Modern AI systems, particularly large language models, vision-language models, and deep vision networks, are increasingly deployed in high-stakes settings such as healthcare, autonomous driving, and legal decisions. Yet, their lack of transparency, fragility to distributional shifts between train/test environments, and representation misalignment in emerging tasks and data/feature modalities raise serious concerns about their trustworthiness.

This workshop focuses on developing trustworthy AI systems by principled design: models that are interpretable, robust, and aligned across the full lifecycle – from training and evaluation to inference-time behavior and deployment. We aim to unify efforts across modalities (language, vision, audio, and time series) and across technical areas of trustworthiness spanning interpretability, robustness, uncertainty, and safety.

Call for Papers

We invite submissions on topics including (but not limited to):

Interpretable and Intervenable Models
- concept bottlenecks and modular architectures, mechanistic interpretability and concept-based reasoning, interpretability for control and real-time intervention;
Inference-Time Safety and Monitoring
- reasoning trace auditing in LLMs and VLMs, inference-time safeguards and safety mechanisms, chain-of-thought consistency and hallucination detection, real-time monitoring and failure intervention mechanisms;
Multimodal Trust Challenges
- grounding failures and cross-modal misalignment, safety in vision-language and deep vision systems, cross-modal alignment and robust multimodal reasoning, trust and uncertainty in video, audio, and time-series models
Robustness and Threat Models
- adversarial attacks and defenses, robustness to distributional, conceptual, and cascading shifts, formal verification methods and safety guarantees, robustness under streaming, online, or low-resource conditions;
Trust Evaluation and Responsible Deployment
- human-AI trust calibration, confidence estimation, uncertainty quantification, metrics for interpretability/alignment/robustness, transparent and accountable deployment pipelines, safety alignment;
Safety and Trustworthiness in LLM Agents
- safety and failures in planning and action execution, emergent behaviors in multi-agent interactions, intervention and control in agent loops, alignment of long-horizon goals with user intent, auditing and debugging LLM agents in real-world deployment.

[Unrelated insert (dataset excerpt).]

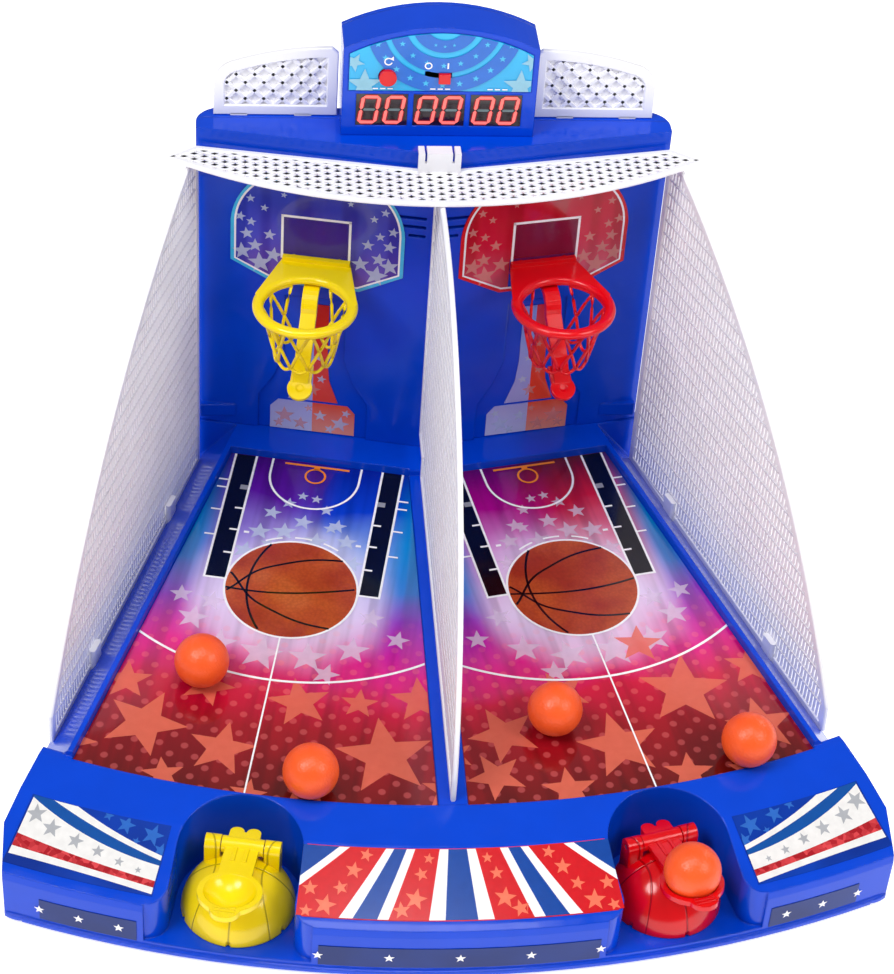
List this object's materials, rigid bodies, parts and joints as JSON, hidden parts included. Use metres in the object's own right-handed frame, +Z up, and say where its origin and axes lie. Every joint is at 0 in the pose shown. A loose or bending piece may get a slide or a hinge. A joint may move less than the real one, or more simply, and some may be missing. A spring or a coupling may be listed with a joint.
{
  "type": "tabletop basketball game machine",
  "caption": "Two player tabletop arcade basketball game with a fan shaped base, finger launchers, netted courts, hoops with scoring paddles and an electronic scoreboard.",
  "frame": {"origin": "middle of the bounding box in plan, on the surface the rubber feet stand on", "axes": "+X to the player's right, +Y toward the back of the machine, +Z up"},
  "size_m": [0.3932, 0.33, 0.293],
  "materials": {
    "blue_shell": "gloss",
    "blue_cover": "satin",
    "steel": "satin",
    "battery": "gloss",
    "feet": "matte",
    "court_left": "gloss print",
    "court_right": "gloss print",
    "label_side": "gloss print",
    "label_centre": "gloss print",
    "label_front": "gloss print",
    "backboard_left": "gloss print",
    "backboard_right": "gloss print",
    "label_stand": "gloss print",
    "label_score": "gloss print",
    "display": "gloss",
    "red_plastic": "gloss",
    "yellow_plastic": "gloss",
    "circuit": "satin",
    "black_plastic": "satin",
    "white_net": "satin",
    "ball_orange": "pebbled satin"
  },
  "bodies": {
    "machine": {"base_shell": "blue_shell", "base_bottom_cover": "blue_cover", "batteries": "battery", "battery_contacts": "steel", "rubber_feet": "feet", "case_screws": "steel", "court_card_left": "court_left", "court_card_right": "court_right", "console_label_left": "label_side", "console_label_centre": "label_centre", "console_label_right": "label_side", "front_star_strips": "label_front", "tower_front_shell": "blue_shell", "tower_rear_cover": "blue_shell", "tower_screws": "steel", "backboard_label_left": "backboard_left", "backboard_label_right": "backboard_right", "stand_labels": "label_stand", "scoreboard_front": "blue_shell", "scoreboard_rear": "blue_shell", "scoreboard_label": "label_score", "display_home": "display", "display_time": "display", "display_guest": "display", "main_board": "circuit", "speaker": "black_plastic", "hoop_left": "yellow_plastic", "hoop_right": "red_plastic", "hoop_net_left": "yellow_plastic", "hoop_net_right": "red_plastic", "paddle_pins": "steel", "score_switches": "black_plastic", "side_net_left": "white_net", "side_net_right": "white_net", "centre_net": "white_net", "top_net": "white_net", "wing_left": "white_net", "wing_right": "white_net", "launcher_pivots": "steel"},
    "launcher_left": {"launcher_base_left": "yellow_plastic", "lever_pin_left": "steel", "lever_spring_left": "steel"},
    "launcher_right": {"launcher_base_right": "red_plastic", "lever_pin_right": "steel", "lever_spring_right": "steel"},
    "lever_left": {"lever_left": "yellow_plastic"},
    "lever_right": {"lever_right": "red_plastic"},
    "paddle_left": {"score_paddle_left": "yellow_plastic"},
    "paddle_right": {"score_paddle_right": "red_plastic"},
    "reset_button": {"reset_button": "red_plastic"},
    "power_switch": {"power_switch_knob": "red_plastic"},
    "battery_door": {"battery_door": "blue_cover", "battery_door_screw": "steel"},
    "ball_1": {"ball_1": "ball_orange"},
    "ball_2": {"ball_2": "ball_orange"},
    "ball_3": {"ball_3": "ball_orange"},
    "ball_4": {"ball_4": "ball_orange"},
    "ball_5": {"ball_5": "ball_orange"}
  },
  "joints": [
    {"name": "swivel_left", "type": "hinge", "parent": "machine", "child": "launcher_left", "pos_m": [-0.09476, -0.12575, 0.007], "axis": [0, 0, 1], "range_deg": [-25, 25]},
    {"name": "flick_left", "type": "hinge", "parent": "launcher_left", "child": "lever_left", "pos_m": [-0.09263, -0.11496, 0.0322], "axis": [0.9811, -0.1934, 0], "range_deg": [0, 8], "stiffness_Nm_per_rad": 0.05, "springref_deg": -14.32},
    {"name": "score_left", "type": "hinge", "parent": "machine", "child": "paddle_left", "pos_m": [-0.05345, 0.14219, 0.162], "axis": [0.9816, -0.1908, 0], "range_deg": [0, 5], "stiffness_Nm_per_rad": 0.01, "springref_deg": -11.46},
    {"name": "swivel_right", "type": "hinge", "parent": "machine", "child": "launcher_right", "pos_m": [0.09476, -0.12575, 0.007], "axis": [0, 0, 1], "range_deg": [-29, 20]},
    {"name": "flick_right", "type": "hinge", "parent": "launcher_right", "child": "lever_right", "pos_m": [0.09179, -0.11516, 0.0322], "axis": [0.9629, 0.2698, 0], "range_deg": [0, 8], "stiffness_Nm_per_rad": 0.05, "springref_deg": -14.32},
    {"name": "score_right", "type": "hinge", "parent": "machine", "child": "paddle_right", "pos_m": [0.05345, 0.14219, 0.162], "axis": [0.9816, 0.1908, 0], "range_deg": [0, 5], "stiffness_Nm_per_rad": 0.01, "springref_deg": -11.46},
    {"name": "reset_press", "type": "slide", "parent": "machine", "child": "reset_button", "axis": [0, 1, 0], "range_m": [0, 0.0015], "stiffness_N_per_m": 300, "springref_m": -0.001},
    {"name": "power_slide", "type": "slide", "parent": "machine", "child": "power_switch", "axis": [-1, 0, 0], "range_m": [0, 0.006]},
    {"name": "battery_door_lift", "type": "slide", "parent": "machine", "child": "battery_door", "axis": [0, 0, -1], "range_m": [0, 0.012]},
    {"name": "ball_1_lift", "type": "slide", "parent": "machine", "child": "ball_1", "axis": [0, 0, 1], "range_m": [0, 0.1]},
    {"name": "ball_2_lift", "type": "slide", "parent": "machine", "child": "ball_2", "axis": [0, 0, 1], "range_m": [0, 0.1]},
    {"name": "ball_3_lift", "type": "slide", "parent": "machine", "child": "ball_3", "axis": [0, 0, 1], "range_m": [0, 0.1]},
    {"name": "ball_4_lift", "type": "slide", "parent": "machine", "child": "ball_4", "axis": [0, 0, 1], "range_m": [0, 0.1]},
    {"name": "ball_5_lift", "type": "slide", "parent": "lever_right", "child": "ball_5", "axis": [0, 0, 1], "range_m": [0, 0.1]}
  ]
}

Reviews are double-blind and the accepted papers are non-archival. Accepted papers will be presented as posters and/or short talks.

Accepted papers (Spotlight talk & Posters)

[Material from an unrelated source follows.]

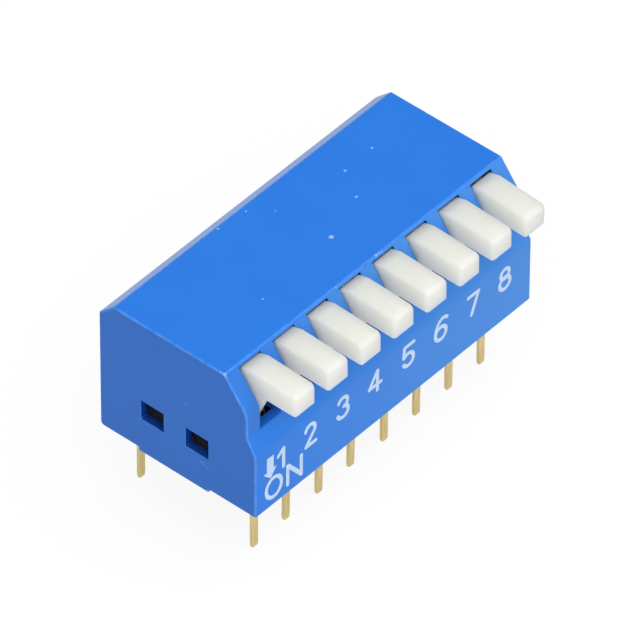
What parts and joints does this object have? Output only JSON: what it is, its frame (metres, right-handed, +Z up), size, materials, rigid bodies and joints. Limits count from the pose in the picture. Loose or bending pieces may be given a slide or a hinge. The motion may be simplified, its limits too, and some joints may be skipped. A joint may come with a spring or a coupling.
{
  "type": "piano dip switch",
  "caption": "Piano-type DIP switch: a blue moulded housing with a row of white rocker levers along its front edge and two rows of board pins below.",
  "frame": {"origin": "middle of the pin grid, in the plane of the standoffs' undersides, which is the board's top", "axes": "+X along the row of levers from the first to the last, -Y towards the levers, +Z up from the board, away from the pins"},
  "size_m": [0.0214, 0.0122, 0.013],
  "materials": {
    "housing": "moulded PBT, satin",
    "base": "moulded PBT, satin",
    "lever": "moulded nylon, satin",
    "contact": "gold flash over phosphor bronze, smooth",
    "print": "pad-printed white ink"
  },
  "bodies": {
    "case": {"housing": "housing", "base": "base", "front_terminal_1": "contact", "front_terminal_2": "contact", "front_terminal_3": "contact", "front_terminal_4": "contact", "front_terminal_5": "contact", "front_terminal_6": "contact", "front_terminal_7": "contact", "front_terminal_8": "contact", "rear_terminal_1": "contact", "rear_terminal_2": "contact", "rear_terminal_3": "contact", "rear_terminal_4": "contact", "rear_terminal_5": "contact", "rear_terminal_6": "contact", "rear_terminal_7": "contact", "rear_terminal_8": "contact"},
    "rocker_1": {"lever_1": "lever", "bridge_1": "contact"},
    "rocker_2": {"lever_2": "lever", "bridge_2": "contact"},
    "rocker_3": {"lever_3": "lever", "bridge_3": "contact"},
    "rocker_4": {"lever_4": "lever", "bridge_4": "contact"},
    "rocker_5": {"lever_5": "lever", "bridge_5": "contact"},
    "rocker_6": {"lever_6": "lever", "bridge_6": "contact"},
    "rocker_7": {"lever_7": "lever", "bridge_7": "contact"},
    "rocker_8": {"lever_8": "lever", "bridge_8": "contact"}
  },
  "joints": [
    {"name": "rocker_1_turn", "type": "hinge", "parent": "case", "child": "rocker_1", "pos_m": [-0.00889, -0.0032, 0.00697], "axis": [1, 0, 0], "range_deg": [0, 28]},
    {"name": "rocker_2_turn", "type": "hinge", "parent": "case", "child": "rocker_2", "pos_m": [-0.00635, -0.0032, 0.00697], "axis": [1, 0, 0], "range_deg": [0, 28]},
    {"name": "rocker_3_turn", "type": "hinge", "parent": "case", "child": "rocker_3", "pos_m": [-0.00381, -0.0032, 0.00697], "axis": [1, 0, 0], "range_deg": [-0.5, 27.5]},
    {"name": "rocker_4_turn", "type": "hinge", "parent": "case", "child": "rocker_4", "pos_m": [-0.00127, -0.0032, 0.00697], "axis": [1, 0, 0], "range_deg": [-0.3, 27.7]},
    {"name": "rocker_5_turn", "type": "hinge", "parent": "case", "child": "rocker_5", "pos_m": [0.00127, -0.0032, 0.00697], "axis": [1, 0, 0], "range_deg": [-0.6, 27.4]},
    {"name": "rocker_6_turn", "type": "hinge", "parent": "case", "child": "rocker_6", "pos_m": [0.00381, -0.0032, 0.00697], "axis": [1, 0, 0], "range_deg": [-0.6, 27.4]},
    {"name": "rocker_7_turn", "type": "hinge", "parent": "case", "child": "rocker_7", "pos_m": [0.00635, -0.0032, 0.00697], "axis": [1, 0, 0], "range_deg": [-0.6, 27.4]},
    {"name": "rocker_8_turn", "type": "hinge", "parent": "case", "child": "rocker_8", "pos_m": [0.00889, -0.0032, 0.00697], "axis": [1, 0, 0], "range_deg": [-2.5, 25.5]}
  ]
}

This year, we received 312 submissions and accepted 144 papers → View the full list of accepted papers

Workshop Schedule

Time	Session
9:00 – 9:10 AM	Opening Remarks
9:10 – 9:30 AM	Spotlight Talks Session 1
9:30 – 10:00 AM	Keynote 1, Mihaela van der Schaar (U Cambridge) Stop Forecasting! Start Understanding Time Series Dynamics and Causality!
10:00 – 11:00 AM	☕ Coffee Break & Networking + Poster Session 1
11:00 – 11:30 AM	Keynote 2, Fernanda Viegas (Harvard) How AI Chatbots See Us: Making Interpretability User-Facing
11:30 – 12:00 PM	Keynote 3, Hamed Hassani (UPenn) Robust Policy Optimization to Prevent Catastrophic Forgetting
12:00 – 1:30 PM	🍽️ Lunch Break
1:40 – 2:00 PM	Spotlight Talks Session 2
2:00 – 2:30 PM	Keynote 4, Nanyun (Violet) Peng (UCLA) David and Goliath: Compute-Efficient Safety Interventions for LLMs
2:30 – 3:00 PM	☕ Coffee Break
3:00 – 3:30 PM	Keynote 5, Yan Liu (USC) Actionable Interpretability through the Lenses of Feature Interaction
3:30 – 4:30 PM	Poster Session 2 + Networking
4:30 – 4:35 PM	Closing Remarks

Important Dates

Event	Date
Submission deadline	Feb 2, 2026
Notification to authors	Feb 28, 2026
Camera-ready deadline	Mar 6, 2026
Workshop date	April 27, 2026

(All deadlines are AoE.)

Submission Instruction

Format: (1) Short paper track: max 4 pages, excluding references; (2) Long paper track: max 9 pages, excluding references. Please use the LaTeX style files (ICLR conference style) provided here. The submission can have unlimited appendix within the same PDF as long as the main text remains within the stated limit.
Submission: Openreview link
Submission deadline: Feb 2, 2026 (AoE)
Guideline: The content of submission needs to be original and not accepted in other archival venues by the time of our submission deadline. Violation of this policy will be desk-rejected.

Note that for Openreivew submission, new profiles created without an institutional email will go through a moderation process that can take up to two weeks. New profiles created with an institutional email will be activated automatically.